CARBONDALE, IL (KFVS) - The Illinois State Police Division of Forensic Services was directed to implement an online sexual assault tracking system by the end of the year by the new ISP Acting Director Brendan Kelly.
The current laboratory IT vendor will begin development of the online system immediately.
“Survivors of sexual assault or violent crime should know that hospitals, police, forensic scientists, and prosecutors care about their case and transparency is the best way to make sure that happens,” Kelly said.
In the Show-Me state, Attorney General Eric Schmitt announced his plan late last month to create an electronic system as well.
Rose Berkman is an Advocate and Counselor for sexual assault victims at the Women’s Center, a domestic abuse treatment center in Carbondale, Ill. She explained how this could impact most people in some way.
“Everyone knows someone who’s been a survivor of sexual assault or sexual abuse...if you are in a group of four or five people, it’s likely that one of them has experienced it," Berkman said.
She believed the new online rape kit tracking system is good news.
“This will allow them a sense of control and make them feel a part of the process," Berkman said. "It will be a lot more pressure to do things in a timely fashion and to bring prosecution to those who have committed these offenses.”
The way the process will work is the sexual assault tracking system will allow survivors of sexual assault to monitor their evidence online throughout the entire process, from collection at the hospital, through law enforcement pick-up and submission to the forensic lab. Finally, to the State’s Attorney’s office where final results are received.
Sgt. David Kemp is with the Carbondale Police Department.
“One of the most difficult aspects of the whole process of once you call the police and let me know what has happened...is not knowing what is going on," he said.
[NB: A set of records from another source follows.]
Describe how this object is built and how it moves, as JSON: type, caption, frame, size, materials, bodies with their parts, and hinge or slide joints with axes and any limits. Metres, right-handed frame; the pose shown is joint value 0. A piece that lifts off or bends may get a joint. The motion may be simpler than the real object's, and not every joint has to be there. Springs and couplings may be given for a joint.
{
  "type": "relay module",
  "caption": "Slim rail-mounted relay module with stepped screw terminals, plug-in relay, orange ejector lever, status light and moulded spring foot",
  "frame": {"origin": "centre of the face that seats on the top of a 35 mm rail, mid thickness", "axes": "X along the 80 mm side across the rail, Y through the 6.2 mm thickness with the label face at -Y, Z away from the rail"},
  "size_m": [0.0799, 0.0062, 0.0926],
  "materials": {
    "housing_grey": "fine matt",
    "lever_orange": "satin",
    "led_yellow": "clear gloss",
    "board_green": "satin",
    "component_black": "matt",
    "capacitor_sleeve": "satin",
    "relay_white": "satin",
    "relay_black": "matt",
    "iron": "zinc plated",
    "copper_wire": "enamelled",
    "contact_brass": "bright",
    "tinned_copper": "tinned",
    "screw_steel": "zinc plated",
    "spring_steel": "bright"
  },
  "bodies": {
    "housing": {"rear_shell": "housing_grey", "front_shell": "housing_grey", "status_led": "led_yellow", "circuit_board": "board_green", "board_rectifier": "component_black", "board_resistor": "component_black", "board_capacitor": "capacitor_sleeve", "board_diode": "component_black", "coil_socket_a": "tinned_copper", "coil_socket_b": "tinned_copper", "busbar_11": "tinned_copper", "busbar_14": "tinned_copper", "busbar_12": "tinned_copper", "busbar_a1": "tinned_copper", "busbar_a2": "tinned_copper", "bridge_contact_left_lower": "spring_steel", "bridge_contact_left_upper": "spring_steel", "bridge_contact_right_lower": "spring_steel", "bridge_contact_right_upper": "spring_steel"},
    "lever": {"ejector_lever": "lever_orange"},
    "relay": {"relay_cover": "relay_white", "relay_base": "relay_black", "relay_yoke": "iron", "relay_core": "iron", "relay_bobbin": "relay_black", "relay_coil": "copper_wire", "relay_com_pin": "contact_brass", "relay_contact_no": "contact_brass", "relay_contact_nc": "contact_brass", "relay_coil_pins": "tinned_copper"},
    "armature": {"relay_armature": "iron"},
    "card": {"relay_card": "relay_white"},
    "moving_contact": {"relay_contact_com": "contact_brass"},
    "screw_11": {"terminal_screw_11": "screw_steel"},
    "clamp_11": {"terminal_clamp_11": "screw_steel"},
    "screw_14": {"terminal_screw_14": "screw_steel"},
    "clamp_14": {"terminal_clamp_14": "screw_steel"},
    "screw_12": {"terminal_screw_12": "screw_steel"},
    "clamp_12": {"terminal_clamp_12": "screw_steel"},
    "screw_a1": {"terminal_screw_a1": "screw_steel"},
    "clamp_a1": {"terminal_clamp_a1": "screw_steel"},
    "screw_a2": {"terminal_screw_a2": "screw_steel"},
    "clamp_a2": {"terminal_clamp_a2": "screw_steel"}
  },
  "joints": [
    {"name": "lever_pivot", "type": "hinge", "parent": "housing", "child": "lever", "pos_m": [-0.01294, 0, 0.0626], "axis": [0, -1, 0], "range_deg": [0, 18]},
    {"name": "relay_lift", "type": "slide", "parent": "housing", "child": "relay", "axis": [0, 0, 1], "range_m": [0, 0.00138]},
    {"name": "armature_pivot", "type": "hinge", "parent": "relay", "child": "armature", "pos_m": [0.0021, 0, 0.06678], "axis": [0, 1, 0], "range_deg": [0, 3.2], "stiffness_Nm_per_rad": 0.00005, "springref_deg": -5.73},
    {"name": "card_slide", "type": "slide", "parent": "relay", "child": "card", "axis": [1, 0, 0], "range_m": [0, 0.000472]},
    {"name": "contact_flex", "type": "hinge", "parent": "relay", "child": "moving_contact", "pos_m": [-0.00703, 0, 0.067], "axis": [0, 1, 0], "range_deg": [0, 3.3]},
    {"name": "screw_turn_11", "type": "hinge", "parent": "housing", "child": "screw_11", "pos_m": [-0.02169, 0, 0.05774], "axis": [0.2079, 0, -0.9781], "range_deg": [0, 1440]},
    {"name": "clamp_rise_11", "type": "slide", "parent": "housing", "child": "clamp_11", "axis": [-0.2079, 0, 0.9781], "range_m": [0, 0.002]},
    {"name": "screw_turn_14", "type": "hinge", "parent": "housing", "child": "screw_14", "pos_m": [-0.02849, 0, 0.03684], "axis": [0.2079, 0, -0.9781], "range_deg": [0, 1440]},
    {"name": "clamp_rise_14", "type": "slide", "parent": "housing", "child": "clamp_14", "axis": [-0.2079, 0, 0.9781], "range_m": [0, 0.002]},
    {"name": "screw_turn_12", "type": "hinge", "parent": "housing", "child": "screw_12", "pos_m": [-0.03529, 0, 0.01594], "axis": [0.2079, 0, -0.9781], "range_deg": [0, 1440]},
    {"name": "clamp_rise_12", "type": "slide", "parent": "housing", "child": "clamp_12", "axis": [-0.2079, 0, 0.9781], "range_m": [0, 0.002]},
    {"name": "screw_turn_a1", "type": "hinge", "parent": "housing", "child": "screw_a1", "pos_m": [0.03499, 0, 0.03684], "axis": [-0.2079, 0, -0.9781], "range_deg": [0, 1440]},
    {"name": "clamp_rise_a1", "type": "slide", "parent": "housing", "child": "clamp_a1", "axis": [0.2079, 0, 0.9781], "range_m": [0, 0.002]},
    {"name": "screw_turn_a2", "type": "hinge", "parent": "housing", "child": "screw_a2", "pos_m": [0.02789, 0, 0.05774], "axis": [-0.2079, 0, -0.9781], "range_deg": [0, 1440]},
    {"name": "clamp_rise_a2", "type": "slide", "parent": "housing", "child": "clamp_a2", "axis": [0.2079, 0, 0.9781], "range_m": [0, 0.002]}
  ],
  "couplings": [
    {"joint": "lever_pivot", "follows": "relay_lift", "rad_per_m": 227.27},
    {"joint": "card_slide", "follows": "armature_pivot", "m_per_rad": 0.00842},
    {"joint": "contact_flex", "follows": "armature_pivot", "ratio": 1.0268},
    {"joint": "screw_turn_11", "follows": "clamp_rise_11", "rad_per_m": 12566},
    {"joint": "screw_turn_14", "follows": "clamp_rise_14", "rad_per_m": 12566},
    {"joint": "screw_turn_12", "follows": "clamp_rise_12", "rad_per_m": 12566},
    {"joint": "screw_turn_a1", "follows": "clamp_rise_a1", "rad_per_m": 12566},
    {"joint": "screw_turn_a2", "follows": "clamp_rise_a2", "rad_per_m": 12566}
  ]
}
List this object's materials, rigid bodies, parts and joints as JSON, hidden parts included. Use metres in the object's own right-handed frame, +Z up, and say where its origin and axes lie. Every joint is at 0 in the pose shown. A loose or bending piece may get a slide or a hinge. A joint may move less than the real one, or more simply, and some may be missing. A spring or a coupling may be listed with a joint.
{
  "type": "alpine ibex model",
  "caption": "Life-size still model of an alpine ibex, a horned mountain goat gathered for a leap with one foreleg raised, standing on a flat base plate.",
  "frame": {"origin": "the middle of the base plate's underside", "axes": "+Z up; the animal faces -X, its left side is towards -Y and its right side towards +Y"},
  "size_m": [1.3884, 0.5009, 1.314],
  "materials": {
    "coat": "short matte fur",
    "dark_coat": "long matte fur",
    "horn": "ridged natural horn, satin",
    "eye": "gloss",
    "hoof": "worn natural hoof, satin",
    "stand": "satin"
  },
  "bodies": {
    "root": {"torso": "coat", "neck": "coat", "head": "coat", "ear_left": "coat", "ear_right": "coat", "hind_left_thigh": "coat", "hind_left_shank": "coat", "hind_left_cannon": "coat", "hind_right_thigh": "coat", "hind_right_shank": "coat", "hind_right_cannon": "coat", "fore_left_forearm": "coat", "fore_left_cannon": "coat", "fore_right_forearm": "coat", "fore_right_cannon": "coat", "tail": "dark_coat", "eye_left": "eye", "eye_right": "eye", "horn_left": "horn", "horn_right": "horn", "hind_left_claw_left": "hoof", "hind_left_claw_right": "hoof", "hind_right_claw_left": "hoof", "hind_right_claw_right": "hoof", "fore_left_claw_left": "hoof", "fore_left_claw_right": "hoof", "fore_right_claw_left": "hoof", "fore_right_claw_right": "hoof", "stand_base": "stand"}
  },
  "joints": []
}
Kemp said his department already stays in close contact with the victims. However, he says the struggle is with the backlog of cases at the state police crime lab.
“And this is a very big step towards providing people with the information so they know or at least have a better idea of what’s going on in the process of the investigation,” Kemp said.
Berkman believed this will inspire optimism for the future of sexual assault victims.
“When you’re invvolved and you’ve got infomation, you do feel like you’ve got more control. Especially during a time when control has been taken away from you," she said.
The tracking of sexual assault kits allows survivors to check on the status of their evidence without compromising their privacy. To ensure privacy, the system will use unique case numbers and passwords to limit access to survivors and law enforcement. In addition, it will be exempt from FOIA laws, so no survivor’s information will be released.
According to ISP, the transparency of this data will reveal additional opportunities for stakeholders to develop operational procedures or legislation that will eliminate barriers to fast turnaround time.
The system will be implemented by the end of the year, according the ISP.